I understand the issue intimately. With all due respect, much better than you do. It's my job to understand it.

You only have one side of things.

The issue is that the WGA insists on an upward sliding scale of control in the future. As a Writer, I don't need big brother, and as a Producer, I don't either. It's a WGA power grab that's blowing up in thier face. I was in the last strike, and the support for this is nothing like that. I don't know a single writer who feels he's being cheated the way the propaganda you recited claims.

And no, I'm not a WGA member. I was cheated out of membership by ABC and subsequently admitted to the WGA stepchild organization, TVWriters.org.

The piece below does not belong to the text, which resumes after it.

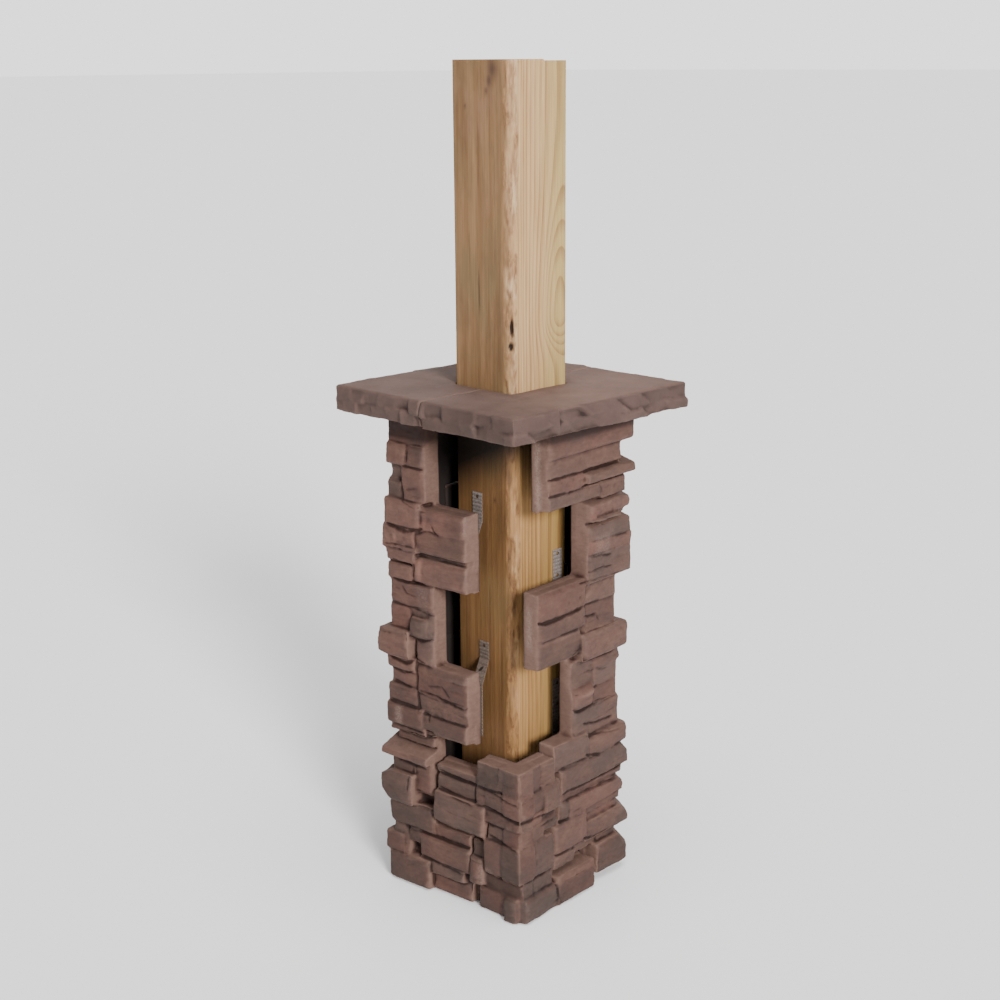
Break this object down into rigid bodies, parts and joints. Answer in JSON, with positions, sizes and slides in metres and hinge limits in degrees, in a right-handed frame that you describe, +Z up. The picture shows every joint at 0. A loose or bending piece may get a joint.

But I am and have been a professional, and the WGA is out of bounds this time.

CJ Walley

Here's a writer's account of how he feels about being cheated. David Simon in fact; https://davidsimon.com/but-im-not-a-lawyer-im-an-agent/

Doug Nelson

Sharon, I haven't been involved with the WGA for a couple of decades so I don't pay much attention to them anymore. I will say that making a movie (big studio or Indie) - from idea to screen - is a long & involved process that requires the active participation of a whole lot of folk working in harmony. As a writer, Director, Actor,,, you are a member of that team; or you are not (if you're a whiner, you're not).

Dan MaxXx

You don't have to join the WGA. And you don't need an agent to work/sell either. There is a long list of WGA signatory agencies who have signed WGA's code of condult policy. But the top 4 agencies - CAA, WME, ICM, UTA - have not agreed and they collectively are the deal makers to 80% of all Hollywood movies, tv, streaming, music, books- everything. Their leverage is their talent roster.

This dispute is not a work stoppage. Folks are still writing, staffing, making deals.

The big showdown is next year when WGA’s contract with AMPTP expires.